• **Goal**: Look through the data for the string "imported". Copy every line where it is found.

• **Dataset content**:
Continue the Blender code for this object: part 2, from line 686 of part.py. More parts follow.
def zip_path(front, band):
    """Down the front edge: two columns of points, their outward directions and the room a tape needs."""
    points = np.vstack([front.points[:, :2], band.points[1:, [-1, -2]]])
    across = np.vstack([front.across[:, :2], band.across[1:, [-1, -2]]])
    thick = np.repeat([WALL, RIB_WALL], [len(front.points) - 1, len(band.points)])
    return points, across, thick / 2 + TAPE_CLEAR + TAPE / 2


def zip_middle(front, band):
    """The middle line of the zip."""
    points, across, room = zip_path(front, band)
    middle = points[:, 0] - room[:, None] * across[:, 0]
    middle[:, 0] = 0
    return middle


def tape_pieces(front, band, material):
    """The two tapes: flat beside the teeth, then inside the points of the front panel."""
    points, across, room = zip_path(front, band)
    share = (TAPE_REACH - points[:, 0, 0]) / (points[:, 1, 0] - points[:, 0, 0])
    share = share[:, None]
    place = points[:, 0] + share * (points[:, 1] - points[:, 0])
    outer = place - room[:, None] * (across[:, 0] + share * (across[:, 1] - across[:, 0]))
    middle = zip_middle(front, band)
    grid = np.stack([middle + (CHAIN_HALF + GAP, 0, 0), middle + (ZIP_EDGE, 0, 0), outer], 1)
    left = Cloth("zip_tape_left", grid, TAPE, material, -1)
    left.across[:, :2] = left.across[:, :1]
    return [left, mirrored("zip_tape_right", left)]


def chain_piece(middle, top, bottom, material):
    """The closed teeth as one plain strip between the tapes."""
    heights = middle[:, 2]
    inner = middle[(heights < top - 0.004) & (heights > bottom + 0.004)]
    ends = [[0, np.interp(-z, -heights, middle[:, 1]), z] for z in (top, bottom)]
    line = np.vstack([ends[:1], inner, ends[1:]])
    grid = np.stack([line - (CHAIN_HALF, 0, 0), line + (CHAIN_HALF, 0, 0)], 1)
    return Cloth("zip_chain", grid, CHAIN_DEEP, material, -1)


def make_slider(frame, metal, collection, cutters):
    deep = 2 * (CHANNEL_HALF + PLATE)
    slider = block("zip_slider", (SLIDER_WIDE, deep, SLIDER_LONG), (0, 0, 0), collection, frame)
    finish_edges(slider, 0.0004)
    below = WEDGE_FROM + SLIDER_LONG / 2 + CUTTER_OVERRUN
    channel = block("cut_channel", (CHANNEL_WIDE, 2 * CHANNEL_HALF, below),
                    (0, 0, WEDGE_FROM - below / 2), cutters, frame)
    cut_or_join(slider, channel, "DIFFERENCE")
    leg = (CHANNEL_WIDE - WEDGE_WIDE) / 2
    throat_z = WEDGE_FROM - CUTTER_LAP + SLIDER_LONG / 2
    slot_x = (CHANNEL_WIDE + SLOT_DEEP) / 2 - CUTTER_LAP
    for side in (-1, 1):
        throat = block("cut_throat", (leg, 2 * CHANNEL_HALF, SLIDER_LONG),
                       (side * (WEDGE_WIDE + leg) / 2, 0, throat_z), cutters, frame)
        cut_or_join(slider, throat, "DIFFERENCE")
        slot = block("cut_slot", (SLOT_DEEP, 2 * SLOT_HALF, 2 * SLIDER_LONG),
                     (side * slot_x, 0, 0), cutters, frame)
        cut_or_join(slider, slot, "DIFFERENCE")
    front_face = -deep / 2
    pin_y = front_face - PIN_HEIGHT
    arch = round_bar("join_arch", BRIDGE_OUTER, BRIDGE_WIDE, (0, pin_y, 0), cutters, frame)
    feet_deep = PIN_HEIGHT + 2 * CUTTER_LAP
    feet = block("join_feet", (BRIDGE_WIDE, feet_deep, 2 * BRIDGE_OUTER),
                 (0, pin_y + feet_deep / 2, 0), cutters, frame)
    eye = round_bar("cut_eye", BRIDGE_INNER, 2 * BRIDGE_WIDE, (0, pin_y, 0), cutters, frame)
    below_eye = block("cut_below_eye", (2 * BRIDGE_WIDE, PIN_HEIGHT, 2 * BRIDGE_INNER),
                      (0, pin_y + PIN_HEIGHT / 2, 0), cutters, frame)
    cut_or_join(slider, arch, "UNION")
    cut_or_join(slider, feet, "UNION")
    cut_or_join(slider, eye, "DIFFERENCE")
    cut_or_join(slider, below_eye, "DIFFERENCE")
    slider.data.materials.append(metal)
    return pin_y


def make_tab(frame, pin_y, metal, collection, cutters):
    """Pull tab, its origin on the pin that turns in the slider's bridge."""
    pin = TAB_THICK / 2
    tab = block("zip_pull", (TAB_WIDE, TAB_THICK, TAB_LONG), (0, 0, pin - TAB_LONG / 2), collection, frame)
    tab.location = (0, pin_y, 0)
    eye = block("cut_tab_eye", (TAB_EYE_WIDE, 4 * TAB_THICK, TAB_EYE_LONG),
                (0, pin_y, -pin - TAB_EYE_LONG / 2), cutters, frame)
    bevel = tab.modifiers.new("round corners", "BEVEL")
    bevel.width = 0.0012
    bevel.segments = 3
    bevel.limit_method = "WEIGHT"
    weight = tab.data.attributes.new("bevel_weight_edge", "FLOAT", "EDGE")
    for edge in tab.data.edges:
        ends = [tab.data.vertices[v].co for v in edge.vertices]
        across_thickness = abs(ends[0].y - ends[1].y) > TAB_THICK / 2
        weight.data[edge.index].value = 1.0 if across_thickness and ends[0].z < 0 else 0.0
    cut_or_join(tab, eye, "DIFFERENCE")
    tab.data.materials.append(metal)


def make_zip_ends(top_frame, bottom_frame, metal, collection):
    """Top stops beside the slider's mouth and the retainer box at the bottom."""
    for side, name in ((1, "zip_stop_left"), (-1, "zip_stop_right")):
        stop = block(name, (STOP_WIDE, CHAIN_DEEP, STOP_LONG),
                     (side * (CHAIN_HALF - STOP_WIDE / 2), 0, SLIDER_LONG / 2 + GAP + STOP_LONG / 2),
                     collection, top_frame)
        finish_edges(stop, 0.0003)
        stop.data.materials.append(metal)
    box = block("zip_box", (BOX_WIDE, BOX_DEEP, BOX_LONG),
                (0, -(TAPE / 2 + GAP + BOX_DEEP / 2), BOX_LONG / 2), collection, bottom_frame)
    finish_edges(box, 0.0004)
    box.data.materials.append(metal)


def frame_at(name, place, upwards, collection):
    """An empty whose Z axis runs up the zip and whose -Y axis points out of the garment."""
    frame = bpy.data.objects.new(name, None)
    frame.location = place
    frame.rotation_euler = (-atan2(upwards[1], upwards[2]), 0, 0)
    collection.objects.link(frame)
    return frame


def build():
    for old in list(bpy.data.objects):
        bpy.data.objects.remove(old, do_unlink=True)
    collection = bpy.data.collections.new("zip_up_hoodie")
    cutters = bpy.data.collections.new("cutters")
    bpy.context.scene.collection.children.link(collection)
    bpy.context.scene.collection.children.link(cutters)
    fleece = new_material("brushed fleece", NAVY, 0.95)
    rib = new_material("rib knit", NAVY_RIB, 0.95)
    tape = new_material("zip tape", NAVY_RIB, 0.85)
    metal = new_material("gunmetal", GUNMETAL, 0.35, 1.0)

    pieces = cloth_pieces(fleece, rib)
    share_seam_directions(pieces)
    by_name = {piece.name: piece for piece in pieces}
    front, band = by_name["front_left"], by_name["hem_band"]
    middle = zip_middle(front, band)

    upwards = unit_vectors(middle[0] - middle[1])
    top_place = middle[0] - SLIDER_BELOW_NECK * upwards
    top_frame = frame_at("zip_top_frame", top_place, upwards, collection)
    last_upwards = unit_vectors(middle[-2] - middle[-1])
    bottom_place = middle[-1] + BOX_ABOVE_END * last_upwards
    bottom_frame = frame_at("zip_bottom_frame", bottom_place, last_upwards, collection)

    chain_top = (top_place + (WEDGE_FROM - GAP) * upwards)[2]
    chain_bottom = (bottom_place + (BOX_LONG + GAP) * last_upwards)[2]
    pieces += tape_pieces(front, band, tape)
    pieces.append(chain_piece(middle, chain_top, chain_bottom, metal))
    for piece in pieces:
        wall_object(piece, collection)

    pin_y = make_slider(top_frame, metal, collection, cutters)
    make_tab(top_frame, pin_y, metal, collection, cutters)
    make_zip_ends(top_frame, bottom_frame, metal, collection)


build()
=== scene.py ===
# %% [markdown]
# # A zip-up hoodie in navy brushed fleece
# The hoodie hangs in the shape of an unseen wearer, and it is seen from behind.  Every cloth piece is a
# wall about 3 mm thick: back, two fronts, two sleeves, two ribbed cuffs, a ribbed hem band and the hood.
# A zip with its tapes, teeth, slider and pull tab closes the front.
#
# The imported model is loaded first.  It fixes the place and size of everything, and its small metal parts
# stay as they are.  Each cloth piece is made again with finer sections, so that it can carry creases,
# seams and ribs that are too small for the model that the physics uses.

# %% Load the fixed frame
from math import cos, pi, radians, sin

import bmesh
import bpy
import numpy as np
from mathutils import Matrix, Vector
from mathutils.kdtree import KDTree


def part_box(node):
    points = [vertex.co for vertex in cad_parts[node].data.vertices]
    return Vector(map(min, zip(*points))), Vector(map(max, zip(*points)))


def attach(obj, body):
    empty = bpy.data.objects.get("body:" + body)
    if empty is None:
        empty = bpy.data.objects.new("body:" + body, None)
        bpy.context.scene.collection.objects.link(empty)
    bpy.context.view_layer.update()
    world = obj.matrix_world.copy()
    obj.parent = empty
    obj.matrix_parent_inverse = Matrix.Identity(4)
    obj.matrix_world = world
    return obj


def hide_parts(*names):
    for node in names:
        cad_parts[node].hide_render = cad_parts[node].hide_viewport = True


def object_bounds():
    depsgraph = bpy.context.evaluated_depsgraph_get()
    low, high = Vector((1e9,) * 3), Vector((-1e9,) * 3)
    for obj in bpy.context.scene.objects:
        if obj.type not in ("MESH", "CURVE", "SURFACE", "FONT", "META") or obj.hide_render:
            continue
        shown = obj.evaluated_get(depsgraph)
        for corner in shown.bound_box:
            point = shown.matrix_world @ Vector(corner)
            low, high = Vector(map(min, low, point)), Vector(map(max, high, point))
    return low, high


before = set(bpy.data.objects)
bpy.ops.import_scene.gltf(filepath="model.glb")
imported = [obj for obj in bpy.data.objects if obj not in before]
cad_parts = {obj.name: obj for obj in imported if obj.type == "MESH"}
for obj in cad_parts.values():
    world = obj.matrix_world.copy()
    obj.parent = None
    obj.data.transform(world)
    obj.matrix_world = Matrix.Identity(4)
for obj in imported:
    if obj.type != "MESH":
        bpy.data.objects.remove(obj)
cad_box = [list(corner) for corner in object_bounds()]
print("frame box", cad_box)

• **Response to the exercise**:
# The imported model is loaded first.  It fixes the place and size of everything, and its small metal parts
imported = [obj for obj in bpy.data.objects if obj not in before]
cad_parts = {obj.name: obj for obj in imported if obj.type == "MESH"}
for obj in imported:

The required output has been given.